>>>

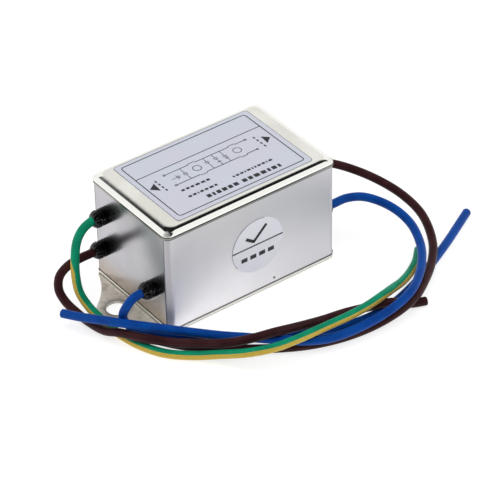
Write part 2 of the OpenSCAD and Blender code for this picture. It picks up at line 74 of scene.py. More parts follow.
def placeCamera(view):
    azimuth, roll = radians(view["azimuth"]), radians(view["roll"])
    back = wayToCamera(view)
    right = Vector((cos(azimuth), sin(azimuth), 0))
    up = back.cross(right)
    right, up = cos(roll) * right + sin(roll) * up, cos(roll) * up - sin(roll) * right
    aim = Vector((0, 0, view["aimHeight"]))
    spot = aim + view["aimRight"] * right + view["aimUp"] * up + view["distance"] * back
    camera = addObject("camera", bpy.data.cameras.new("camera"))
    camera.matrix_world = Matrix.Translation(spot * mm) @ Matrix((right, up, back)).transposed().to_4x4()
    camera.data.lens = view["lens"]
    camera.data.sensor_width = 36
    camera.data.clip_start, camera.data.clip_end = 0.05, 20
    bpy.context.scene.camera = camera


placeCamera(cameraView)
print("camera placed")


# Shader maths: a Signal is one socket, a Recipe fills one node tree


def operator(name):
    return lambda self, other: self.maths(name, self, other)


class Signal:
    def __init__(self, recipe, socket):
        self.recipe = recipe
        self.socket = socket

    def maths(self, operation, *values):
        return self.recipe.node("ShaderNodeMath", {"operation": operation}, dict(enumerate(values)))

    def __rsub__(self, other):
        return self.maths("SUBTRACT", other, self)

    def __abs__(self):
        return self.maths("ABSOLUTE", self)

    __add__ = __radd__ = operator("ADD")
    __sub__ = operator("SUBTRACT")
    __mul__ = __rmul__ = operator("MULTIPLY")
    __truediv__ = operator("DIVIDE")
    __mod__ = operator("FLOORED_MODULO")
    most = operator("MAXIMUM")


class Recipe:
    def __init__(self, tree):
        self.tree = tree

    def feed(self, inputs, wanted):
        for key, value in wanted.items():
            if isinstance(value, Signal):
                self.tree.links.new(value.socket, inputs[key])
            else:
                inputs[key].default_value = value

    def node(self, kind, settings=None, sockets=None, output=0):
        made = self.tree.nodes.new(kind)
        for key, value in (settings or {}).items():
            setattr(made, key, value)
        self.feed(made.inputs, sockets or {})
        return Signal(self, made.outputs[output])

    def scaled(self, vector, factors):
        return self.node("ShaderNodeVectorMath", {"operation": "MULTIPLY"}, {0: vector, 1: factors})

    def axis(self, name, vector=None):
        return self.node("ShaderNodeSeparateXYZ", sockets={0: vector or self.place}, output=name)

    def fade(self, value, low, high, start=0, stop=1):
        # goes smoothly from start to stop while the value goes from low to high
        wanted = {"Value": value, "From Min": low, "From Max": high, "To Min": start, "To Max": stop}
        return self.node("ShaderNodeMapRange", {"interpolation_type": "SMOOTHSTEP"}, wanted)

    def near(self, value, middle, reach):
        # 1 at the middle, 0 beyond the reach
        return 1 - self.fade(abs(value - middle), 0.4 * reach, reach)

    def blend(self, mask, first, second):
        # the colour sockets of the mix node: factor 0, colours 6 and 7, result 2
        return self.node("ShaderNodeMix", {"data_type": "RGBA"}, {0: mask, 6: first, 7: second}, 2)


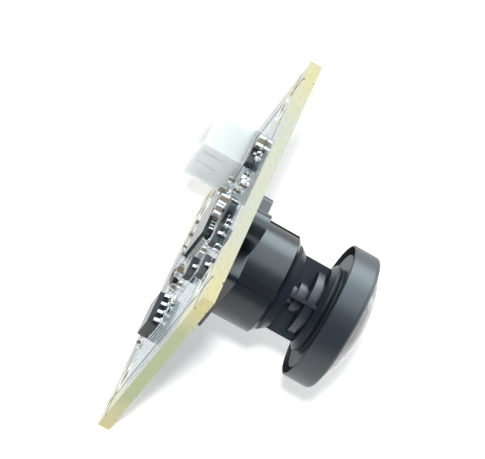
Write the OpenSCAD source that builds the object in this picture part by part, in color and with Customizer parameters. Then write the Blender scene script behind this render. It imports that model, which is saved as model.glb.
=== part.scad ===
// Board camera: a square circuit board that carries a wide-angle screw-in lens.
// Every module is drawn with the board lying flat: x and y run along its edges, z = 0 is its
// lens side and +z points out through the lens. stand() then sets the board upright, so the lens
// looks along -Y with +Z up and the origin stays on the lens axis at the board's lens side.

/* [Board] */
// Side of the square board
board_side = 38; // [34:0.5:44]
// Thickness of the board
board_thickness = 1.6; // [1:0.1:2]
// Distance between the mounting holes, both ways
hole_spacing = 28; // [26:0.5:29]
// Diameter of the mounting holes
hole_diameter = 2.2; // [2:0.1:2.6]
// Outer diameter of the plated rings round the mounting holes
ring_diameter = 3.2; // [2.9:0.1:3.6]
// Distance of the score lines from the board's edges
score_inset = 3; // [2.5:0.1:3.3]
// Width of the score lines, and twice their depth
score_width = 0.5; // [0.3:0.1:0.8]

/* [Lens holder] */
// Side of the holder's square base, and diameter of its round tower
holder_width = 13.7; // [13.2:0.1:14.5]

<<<
>>>

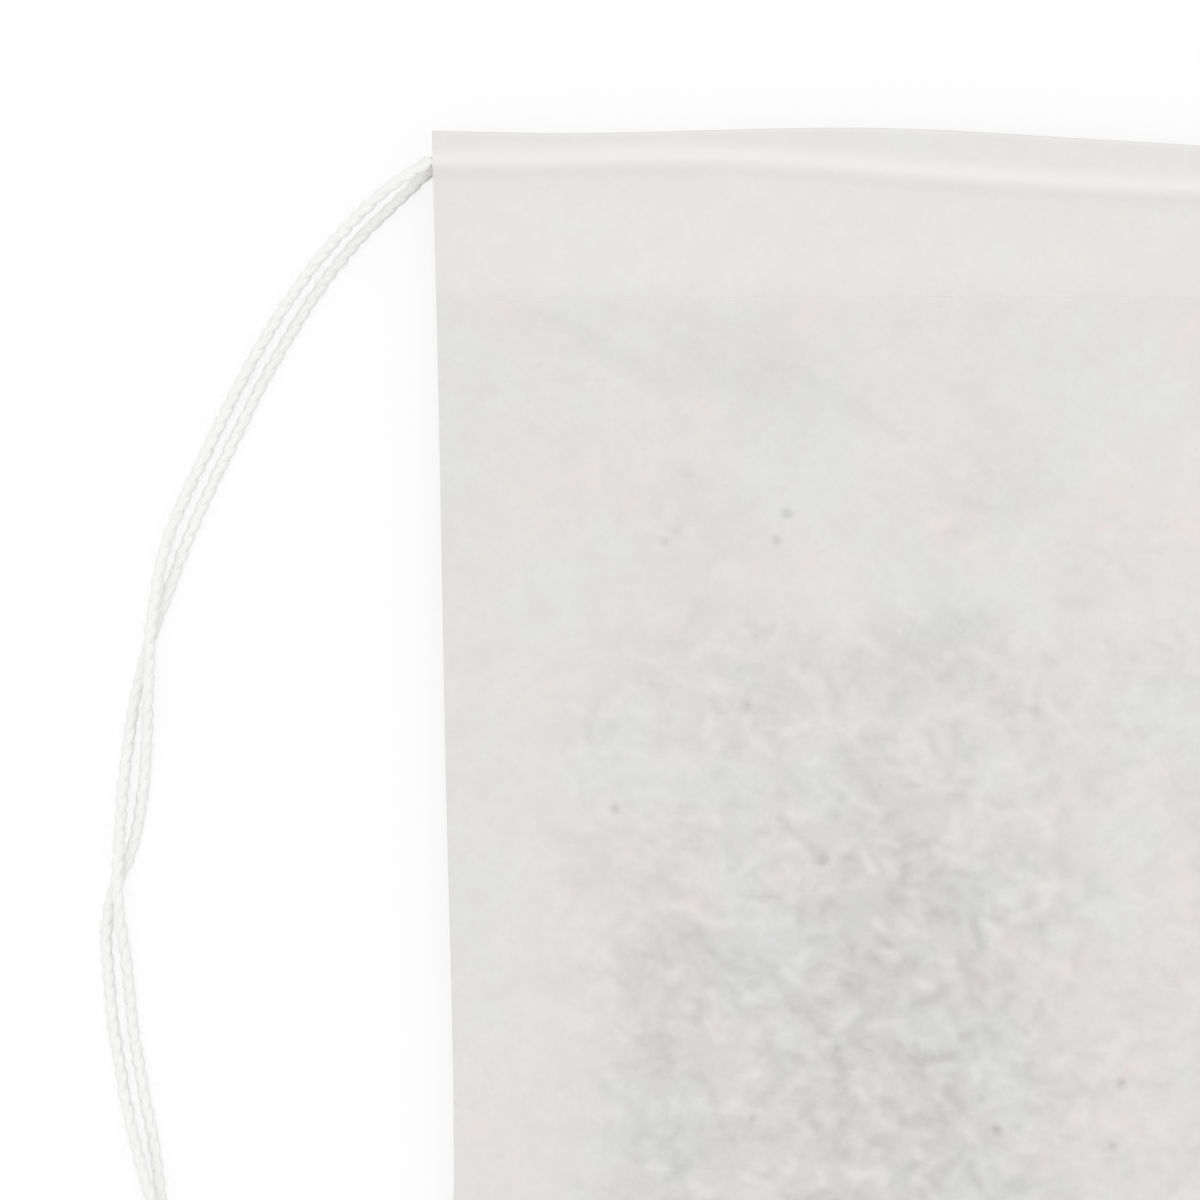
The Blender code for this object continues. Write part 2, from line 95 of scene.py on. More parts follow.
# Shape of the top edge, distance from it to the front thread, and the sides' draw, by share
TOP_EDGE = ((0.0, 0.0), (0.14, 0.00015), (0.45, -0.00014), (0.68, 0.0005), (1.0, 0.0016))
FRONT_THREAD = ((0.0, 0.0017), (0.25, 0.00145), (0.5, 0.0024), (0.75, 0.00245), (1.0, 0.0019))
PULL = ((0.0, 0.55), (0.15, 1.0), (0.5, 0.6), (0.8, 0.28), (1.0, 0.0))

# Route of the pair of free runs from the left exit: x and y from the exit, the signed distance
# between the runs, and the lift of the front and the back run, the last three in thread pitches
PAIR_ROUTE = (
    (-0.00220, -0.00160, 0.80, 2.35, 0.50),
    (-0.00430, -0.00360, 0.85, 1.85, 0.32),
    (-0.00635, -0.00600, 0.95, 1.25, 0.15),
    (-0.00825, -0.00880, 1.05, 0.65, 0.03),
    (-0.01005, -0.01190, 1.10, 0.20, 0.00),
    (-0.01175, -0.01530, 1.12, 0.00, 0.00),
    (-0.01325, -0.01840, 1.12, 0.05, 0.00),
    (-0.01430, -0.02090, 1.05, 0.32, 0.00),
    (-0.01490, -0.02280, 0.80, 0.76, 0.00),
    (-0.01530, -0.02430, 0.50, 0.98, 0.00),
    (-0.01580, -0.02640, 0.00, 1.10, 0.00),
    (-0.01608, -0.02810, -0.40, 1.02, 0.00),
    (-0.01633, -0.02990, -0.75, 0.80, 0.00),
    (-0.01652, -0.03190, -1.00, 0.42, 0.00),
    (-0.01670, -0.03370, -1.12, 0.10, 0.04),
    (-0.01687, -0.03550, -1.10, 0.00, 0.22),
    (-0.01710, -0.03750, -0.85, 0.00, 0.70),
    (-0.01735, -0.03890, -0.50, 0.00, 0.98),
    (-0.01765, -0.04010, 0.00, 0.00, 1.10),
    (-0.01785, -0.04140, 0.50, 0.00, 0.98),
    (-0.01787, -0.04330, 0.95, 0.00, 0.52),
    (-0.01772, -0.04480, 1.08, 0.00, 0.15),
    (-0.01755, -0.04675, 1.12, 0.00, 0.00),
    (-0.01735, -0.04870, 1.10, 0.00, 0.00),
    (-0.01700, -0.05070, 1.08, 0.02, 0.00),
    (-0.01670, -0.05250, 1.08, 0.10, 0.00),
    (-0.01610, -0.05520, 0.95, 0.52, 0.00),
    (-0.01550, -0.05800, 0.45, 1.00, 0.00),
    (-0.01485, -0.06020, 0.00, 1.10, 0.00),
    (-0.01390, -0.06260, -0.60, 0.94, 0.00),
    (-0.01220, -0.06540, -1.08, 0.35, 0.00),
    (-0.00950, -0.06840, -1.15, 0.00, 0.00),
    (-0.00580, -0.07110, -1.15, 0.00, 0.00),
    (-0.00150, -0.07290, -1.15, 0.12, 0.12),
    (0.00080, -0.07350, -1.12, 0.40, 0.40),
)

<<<
>>>

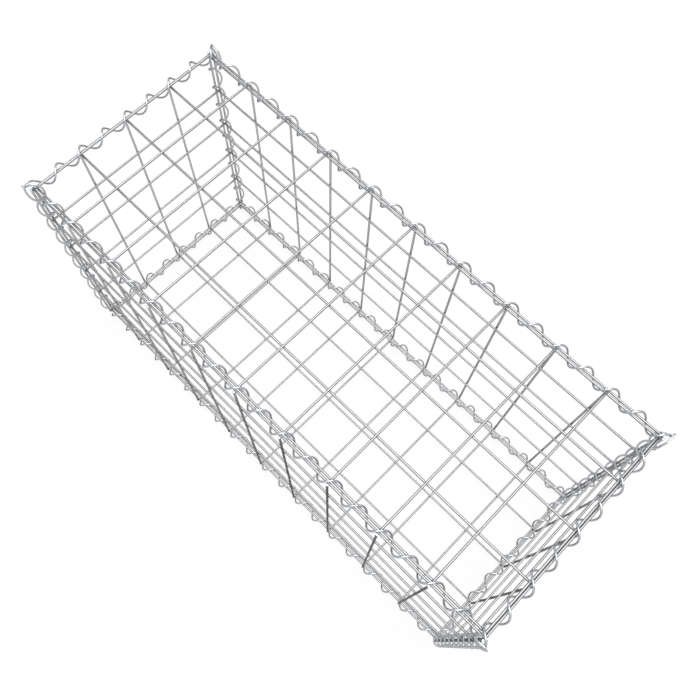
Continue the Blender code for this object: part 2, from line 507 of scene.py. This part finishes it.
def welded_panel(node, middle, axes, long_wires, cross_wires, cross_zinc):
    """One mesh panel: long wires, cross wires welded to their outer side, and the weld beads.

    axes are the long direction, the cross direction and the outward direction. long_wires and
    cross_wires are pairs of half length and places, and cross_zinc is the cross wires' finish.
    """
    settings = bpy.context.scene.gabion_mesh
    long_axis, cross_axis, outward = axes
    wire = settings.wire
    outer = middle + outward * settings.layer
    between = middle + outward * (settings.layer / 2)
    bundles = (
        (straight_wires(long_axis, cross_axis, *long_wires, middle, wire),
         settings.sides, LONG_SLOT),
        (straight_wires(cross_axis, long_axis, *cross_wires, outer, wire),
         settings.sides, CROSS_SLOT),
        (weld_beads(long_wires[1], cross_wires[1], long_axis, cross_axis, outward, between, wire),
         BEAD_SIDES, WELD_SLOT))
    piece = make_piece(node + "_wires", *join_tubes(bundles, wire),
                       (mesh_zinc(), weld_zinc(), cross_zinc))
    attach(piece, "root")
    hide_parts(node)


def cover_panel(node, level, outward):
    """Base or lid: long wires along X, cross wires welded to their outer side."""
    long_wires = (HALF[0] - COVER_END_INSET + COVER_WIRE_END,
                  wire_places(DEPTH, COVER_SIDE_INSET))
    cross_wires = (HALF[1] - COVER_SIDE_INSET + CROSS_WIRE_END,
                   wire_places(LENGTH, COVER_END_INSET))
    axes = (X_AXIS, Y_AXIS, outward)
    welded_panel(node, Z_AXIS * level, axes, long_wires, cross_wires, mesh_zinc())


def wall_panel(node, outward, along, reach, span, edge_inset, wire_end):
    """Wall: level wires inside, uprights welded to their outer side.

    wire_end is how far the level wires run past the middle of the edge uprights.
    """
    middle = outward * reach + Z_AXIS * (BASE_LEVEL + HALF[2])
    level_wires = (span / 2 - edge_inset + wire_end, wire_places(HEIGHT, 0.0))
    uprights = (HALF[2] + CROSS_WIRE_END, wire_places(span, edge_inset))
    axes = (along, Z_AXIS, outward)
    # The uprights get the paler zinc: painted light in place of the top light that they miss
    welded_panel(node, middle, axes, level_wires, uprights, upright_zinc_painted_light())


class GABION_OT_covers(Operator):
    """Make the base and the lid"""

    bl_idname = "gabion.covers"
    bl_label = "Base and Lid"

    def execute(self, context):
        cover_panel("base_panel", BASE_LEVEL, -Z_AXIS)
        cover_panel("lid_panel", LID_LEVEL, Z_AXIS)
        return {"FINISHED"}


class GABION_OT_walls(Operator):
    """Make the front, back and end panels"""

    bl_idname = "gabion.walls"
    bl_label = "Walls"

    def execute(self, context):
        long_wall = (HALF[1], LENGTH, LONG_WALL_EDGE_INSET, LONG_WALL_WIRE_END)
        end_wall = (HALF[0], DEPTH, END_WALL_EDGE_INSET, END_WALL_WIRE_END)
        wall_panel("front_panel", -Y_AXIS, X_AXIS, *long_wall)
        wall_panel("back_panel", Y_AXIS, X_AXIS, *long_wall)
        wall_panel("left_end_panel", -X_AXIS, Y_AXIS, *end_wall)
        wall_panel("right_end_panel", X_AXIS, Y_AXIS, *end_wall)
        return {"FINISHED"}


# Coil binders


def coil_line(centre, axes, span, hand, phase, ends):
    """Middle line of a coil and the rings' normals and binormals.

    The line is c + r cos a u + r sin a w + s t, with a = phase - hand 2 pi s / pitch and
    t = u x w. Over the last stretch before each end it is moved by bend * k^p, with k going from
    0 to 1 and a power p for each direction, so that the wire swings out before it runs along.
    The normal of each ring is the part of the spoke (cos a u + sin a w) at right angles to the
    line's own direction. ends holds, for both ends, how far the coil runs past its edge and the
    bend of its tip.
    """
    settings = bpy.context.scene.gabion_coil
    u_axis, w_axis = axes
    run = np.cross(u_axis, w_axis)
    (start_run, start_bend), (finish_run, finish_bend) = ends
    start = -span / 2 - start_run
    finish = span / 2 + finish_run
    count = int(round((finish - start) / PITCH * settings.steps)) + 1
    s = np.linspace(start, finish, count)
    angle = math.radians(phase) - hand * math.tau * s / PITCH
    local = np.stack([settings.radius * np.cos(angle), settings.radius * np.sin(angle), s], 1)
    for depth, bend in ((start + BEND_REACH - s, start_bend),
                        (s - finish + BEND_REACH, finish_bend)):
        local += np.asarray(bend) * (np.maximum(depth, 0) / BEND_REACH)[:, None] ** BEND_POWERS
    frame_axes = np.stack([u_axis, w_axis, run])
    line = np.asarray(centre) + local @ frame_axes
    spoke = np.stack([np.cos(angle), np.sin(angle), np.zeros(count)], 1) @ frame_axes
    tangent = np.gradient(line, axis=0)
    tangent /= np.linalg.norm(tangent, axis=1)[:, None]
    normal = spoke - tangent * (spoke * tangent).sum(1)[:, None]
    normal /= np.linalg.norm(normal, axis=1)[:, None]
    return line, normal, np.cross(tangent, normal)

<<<

Task.
Reproduce each line from the records that contains the word "follow".

Exercise answer.
Write part 2 of the OpenSCAD and Blender code for this picture. It picks up at line 74 of scene.py. More parts follow.
The Blender code for this object continues. Write part 2, from line 95 of scene.py on. More parts follow.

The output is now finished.